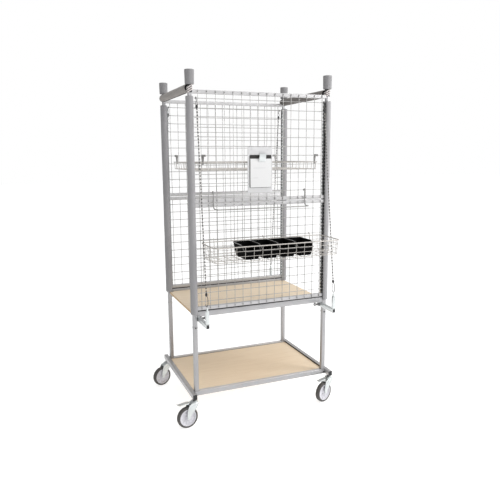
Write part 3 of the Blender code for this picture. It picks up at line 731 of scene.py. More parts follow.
def cross_rail(bm, sy, half_length, z0, z1, lip_half_length, lip_z0, lip_z1):
    """Rail along X with a flat lip on its inner side."""
    tube(bm, "x", -half_length, half_length, *span(sy, *CROSS_RAIL_Y), z0, z1, r=2.4, mat=ALONG_X)
    prism(bm, rect(sy * 262.0, sy * 276.2, lip_z0, lip_z1), "x", -lip_half_length,
          lip_half_length, mat=ALONG_X, ease=0.5)


def weld_runs(bm, x, sy, runs):
    for y0, z0, y1, z1, seed in runs:
        weld_bead(bm, [(x, sy * y0, z0), (x, sy * y1, z1)], 1.2, seed, BEAD, closed=False)


def base_frame():
    bm = bmesh.new()
    for sx in (-1, 1):
        tube(bm, "y", -345.0, 345.0, *span(sx, *SIDE_RAIL_X), *SIDE_RAIL_Z, r=2.6,
             mat=ALONG_Y, wall=2.0)
    for sy in (-1, 1):
        cross_rail(bm, sy, 428.4, 166.6, 195.4, 427.6, 167.4, 171.6)
    for sx in (-1, 1):
        # painted shadow: a dark strip between each side rail and the deck stands in for the shade
        # in the gap
        prism(bm, rect(*span(sx, 427.4, 428.4), -272.0, 272.0), "z", 186.3, 193.6, mat=SHADOW)
    for _, sx, sy in CORNERS:
        x, y = sx * POST_X, sy * POST_Y
        tube(bm, "z", 190.0, 577.0, *band(x, STUB_HALF), *band(y, STUB_HALF), r=STUB_CORNER)
        tube(bm, "z", 568.0, 579.9, *band(x, 13.2), *band(y, 13.2), r=3.4, ease=1.0)
        foot = rect(*band(x, 12.6), *band(y, 12.6))
        weld_bead(bm, ring_at(foot, "z", 195.9), 1.3, int(x + y), BEAD)
        weld_runs(bm, sx * 427.6, sy, BASE_WELDS)
    bm.normal_update()
    # painted light: upward rail faces above the deck take the lighter top tone
    for f in bm.faces:
        if (f.normal.z > 0.6 and f.material_index in (ALONG_X, ALONG_Y)
                and f.calc_center_median().z > 190.0):
            f.material_index = TOP
    for _, sx, sy in CORNERS:
        for x, z, r, length in SCREWS:
            lathe(bm, slab(0, r, *span(sy, 299.2, 299.2 + length)), 16, "y", (sx * x, 0, z),
                  mat=SHADOW)
    emit("base_frame_weldment", bm, [M_TUBE, M_TUBE_X, M_TUBE_Y_PAINTED_LIT, M_WELD, M_DARK_BOARD_AND_SHADOW, M_TUBE_PAINTED_LIT_TOP],
         ROOT, "base_frame")


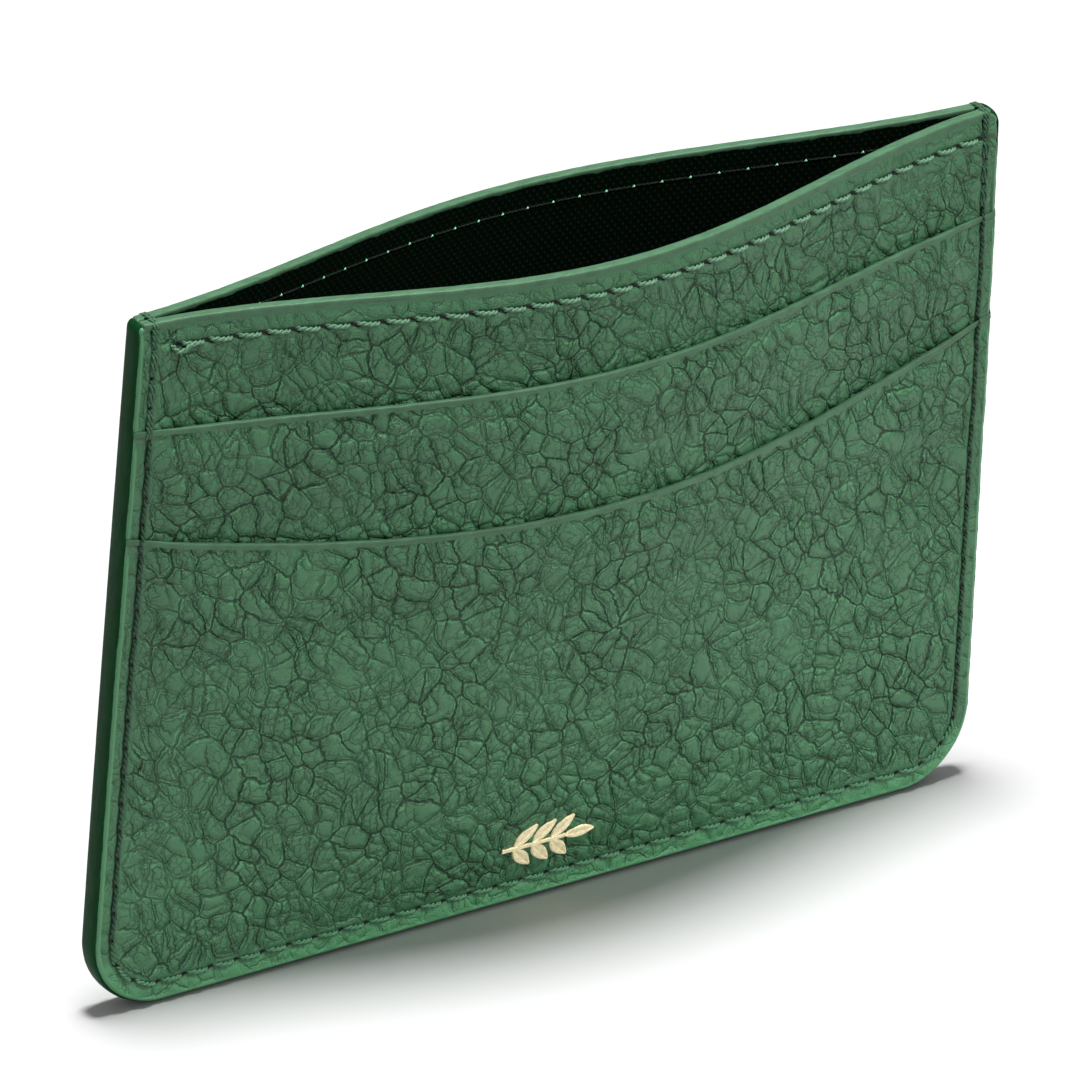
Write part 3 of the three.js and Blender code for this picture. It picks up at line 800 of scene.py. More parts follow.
def lining_material(name, settings):
    """Tight woven lining, with raised threads that show as short upright dots."""
    material, kit, shader = new_material(name)
    across, z, _ = kit.parts(stored(kit, "flat").outputs["Vector"])
    pitch = settings.dot_spacing / MM
    row = kit.math("DIVIDE", z, pitch * 0.6)
    shift = kit.math("MULTIPLY", kit.math("MODULO", kit.math("FLOOR", row), 2.0), 0.5)
    column = kit.math("ADD", kit.math("DIVIDE", across, pitch), shift)
    x = kit.math("SUBTRACT", kit.math("FRACT", column), 0.5)
    y = kit.math("SUBTRACT", kit.math("FRACT", row), 0.5)
    far = kit.ellipse(x, 0.20, y, 0.42)
    dot = kit.ramp(far, 0.3, 1.2, 1.0, 0.0)
    cloud = kit.noise(stored(kit, "flat").outputs["Vector"], 0.6, 3.0)["Fac"]
    dot = kit.math("MULTIPLY", dot, kit.ramp(cloud, 0.25, 0.7, 0.35, 1.0))
    ground = colour4(settings.colour)
    kit.feed(shader.inputs["Base Color"], kit.mixed(dot, ground, colour4(settings.dot_colour)))
    kit.feed(shader.inputs["Roughness"], kit.ramp(dot, 0.0, 1.0, 0.9, 0.6))
    shader.inputs["Specular IOR Level"].default_value = 0.06
    kit.emboss(shader, kit.math("MULTIPLY", dot, 0.12))
    return material


def paint_material(name, colour, rough, shine):
    """Edge paint: smooth and a little uneven, as it sets on a cut edge."""
    material, kit, shader = new_material(name)
    position = kit.position()
    streak = kit.noise(kit.vector("MULTIPLY", position, (0.5, 2.0, 0.5)), 0.9, 4.0, 0.6)["Fac"]
    speck = kit.noise(position, 5.0, 3.0, 0.65)["Fac"]
    body = kit.mixed(kit.ramp(streak, 0.3, 0.7), colour4(colour, 0.82), colour4(colour, 1.15))
    body = kit.mixed(kit.ramp(speck, 0.45, 0.8, 0.0, 0.35), body, colour4(colour, 1.5))
    kit.feed(shader.inputs["Base Color"], body)
    kit.feed(shader.inputs["Roughness"], kit.ramp(speck, 0.3, 0.7, rough - 0.06, rough + 0.08))
    shader.inputs["Specular IOR Level"].default_value = shine
    kit.emboss(shader, kit.math("MULTIPLY_ADD", streak, 0.05, kit.math("MULTIPLY", speck, 0.012)))
    return material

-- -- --

■ WHAT YOU WILL DO
Give the entries once more, exactly as they appear.

■ EXERCISE SOLUTION
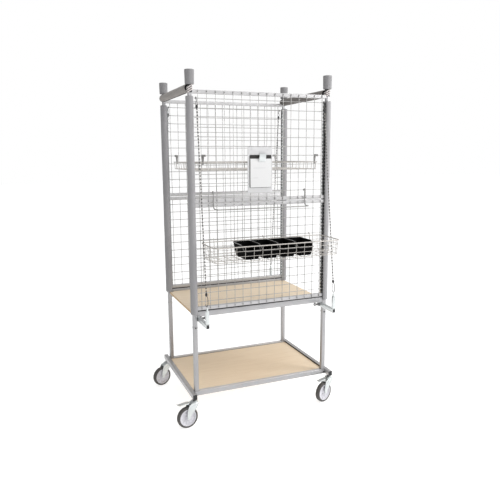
Write part 3 of the Blender code for this picture. It picks up at line 731 of scene.py. More parts follow.
def cross_rail(bm, sy, half_length, z0, z1, lip_half_length, lip_z0, lip_z1):
    """Rail along X with a flat lip on its inner side."""
    tube(bm, "x", -half_length, half_length, *span(sy, *CROSS_RAIL_Y), z0, z1, r=2.4, mat=ALONG_X)
    prism(bm, rect(sy * 262.0, sy * 276.2, lip_z0, lip_z1), "x", -lip_half_length,
          lip_half_length, mat=ALONG_X, ease=0.5)


def weld_runs(bm, x, sy, runs):
    for y0, z0, y1, z1, seed in runs:
        weld_bead(bm, [(x, sy * y0, z0), (x, sy * y1, z1)], 1.2, seed, BEAD, closed=False)


def base_frame():
    bm = bmesh.new()
    for sx in (-1, 1):
        tube(bm, "y", -345.0, 345.0, *span(sx, *SIDE_RAIL_X), *SIDE_RAIL_Z, r=2.6,
             mat=ALONG_Y, wall=2.0)
    for sy in (-1, 1):
        cross_rail(bm, sy, 428.4, 166.6, 195.4, 427.6, 167.4, 171.6)
    for sx in (-1, 1):
        # painted shadow: a dark strip between each side rail and the deck stands in for the shade
        # in the gap
        prism(bm, rect(*span(sx, 427.4, 428.4), -272.0, 272.0), "z", 186.3, 193.6, mat=SHADOW)
    for _, sx, sy in CORNERS:
        x, y = sx * POST_X, sy * POST_Y
        tube(bm, "z", 190.0, 577.0, *band(x, STUB_HALF), *band(y, STUB_HALF), r=STUB_CORNER)
        tube(bm, "z", 568.0, 579.9, *band(x, 13.2), *band(y, 13.2), r=3.4, ease=1.0)
        foot = rect(*band(x, 12.6), *band(y, 12.6))
        weld_bead(bm, ring_at(foot, "z", 195.9), 1.3, int(x + y), BEAD)
        weld_runs(bm, sx * 427.6, sy, BASE_WELDS)
    bm.normal_update()
    # painted light: upward rail faces above the deck take the lighter top tone
    for f in bm.faces:
        if (f.normal.z > 0.6 and f.material_index in (ALONG_X, ALONG_Y)
                and f.calc_center_median().z > 190.0):
            f.material_index = TOP
    for _, sx, sy in CORNERS:
        for x, z, r, length in SCREWS:
            lathe(bm, slab(0, r, *span(sy, 299.2, 299.2 + length)), 16, "y", (sx * x, 0, z),
                  mat=SHADOW)
    emit("base_frame_weldment", bm, [M_TUBE, M_TUBE_X, M_TUBE_Y_PAINTED_LIT, M_WELD, M_DARK_BOARD_AND_SHADOW, M_TUBE_PAINTED_LIT_TOP],
         ROOT, "base_frame")


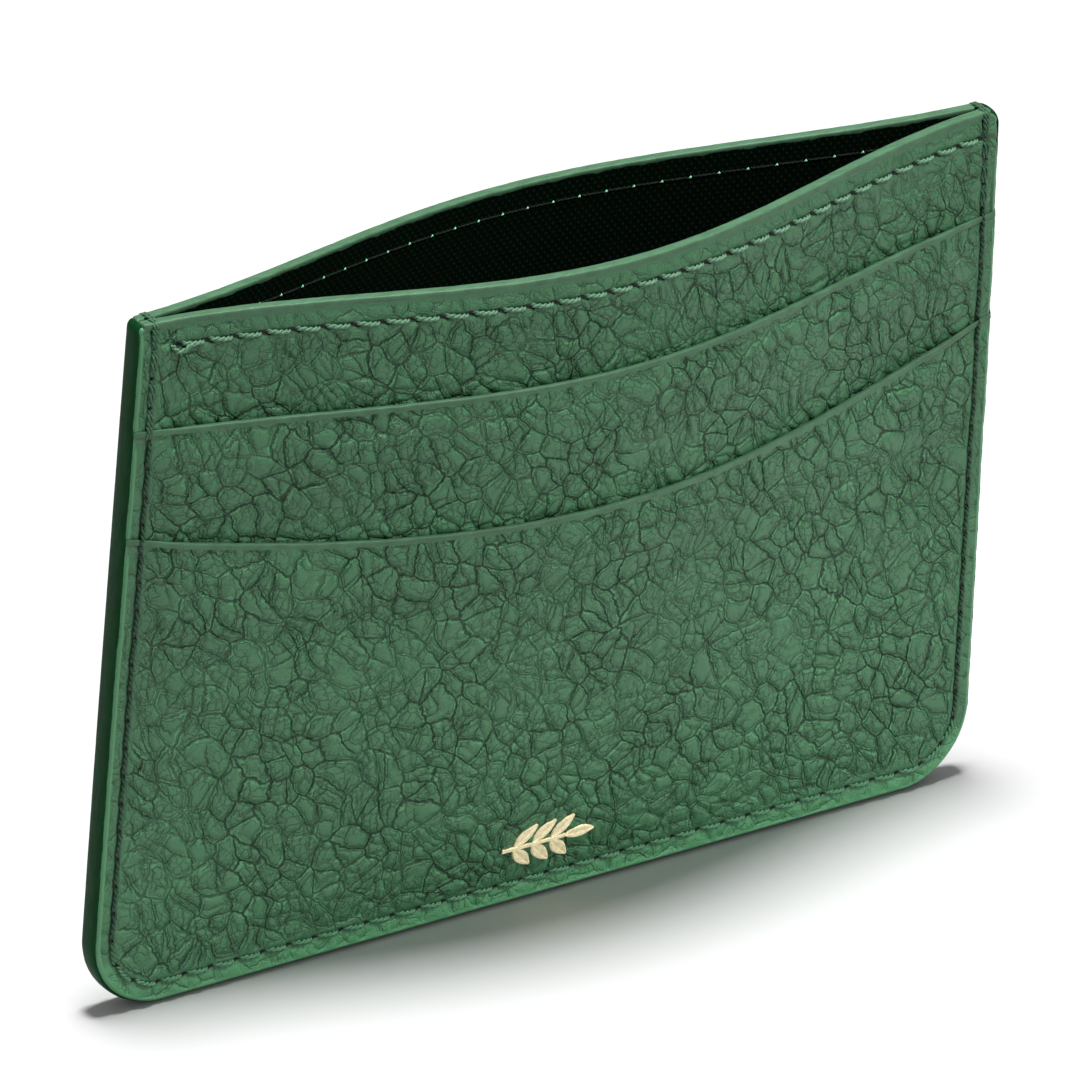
Write part 3 of the three.js and Blender code for this picture. It picks up at line 800 of scene.py. More parts follow.
def lining_material(name, settings):
    """Tight woven lining, with raised threads that show as short upright dots."""
    material, kit, shader = new_material(name)
    across, z, _ = kit.parts(stored(kit, "flat").outputs["Vector"])
    pitch = settings.dot_spacing / MM
    row = kit.math("DIVIDE", z, pitch * 0.6)
    shift = kit.math("MULTIPLY", kit.math("MODULO", kit.math("FLOOR", row), 2.0), 0.5)
    column = kit.math("ADD", kit.math("DIVIDE", across, pitch), shift)
    x = kit.math("SUBTRACT", kit.math("FRACT", column), 0.5)
    y = kit.math("SUBTRACT", kit.math("FRACT", row), 0.5)
    far = kit.ellipse(x, 0.20, y, 0.42)
    dot = kit.ramp(far, 0.3, 1.2, 1.0, 0.0)
    cloud = kit.noise(stored(kit, "flat").outputs["Vector"], 0.6, 3.0)["Fac"]
    dot = kit.math("MULTIPLY", dot, kit.ramp(cloud, 0.25, 0.7, 0.35, 1.0))
    ground = colour4(settings.colour)
    kit.feed(shader.inputs["Base Color"], kit.mixed(dot, ground, colour4(settings.dot_colour)))
    kit.feed(shader.inputs["Roughness"], kit.ramp(dot, 0.0, 1.0, 0.9, 0.6))
    shader.inputs["Specular IOR Level"].default_value = 0.06
    kit.emboss(shader, kit.math("MULTIPLY", dot, 0.12))
    return material


def paint_material(name, colour, rough, shine):
    """Edge paint: smooth and a little uneven, as it sets on a cut edge."""
    material, kit, shader = new_material(name)
    position = kit.position()
    streak = kit.noise(kit.vector("MULTIPLY", position, (0.5, 2.0, 0.5)), 0.9, 4.0, 0.6)["Fac"]
    speck = kit.noise(position, 5.0, 3.0, 0.65)["Fac"]
    body = kit.mixed(kit.ramp(streak, 0.3, 0.7), colour4(colour, 0.82), colour4(colour, 1.15))
    body = kit.mixed(kit.ramp(speck, 0.45, 0.8, 0.0, 0.35), body, colour4(colour, 1.5))
    kit.feed(shader.inputs["Base Color"], body)
    kit.feed(shader.inputs["Roughness"], kit.ramp(speck, 0.3, 0.7, rough - 0.06, rough + 0.08))
    shader.inputs["Specular IOR Level"].default_value = shine
    kit.emboss(shader, kit.math("MULTIPLY_ADD", streak, 0.05, kit.math("MULTIPLY", speck, 0.012)))
    return material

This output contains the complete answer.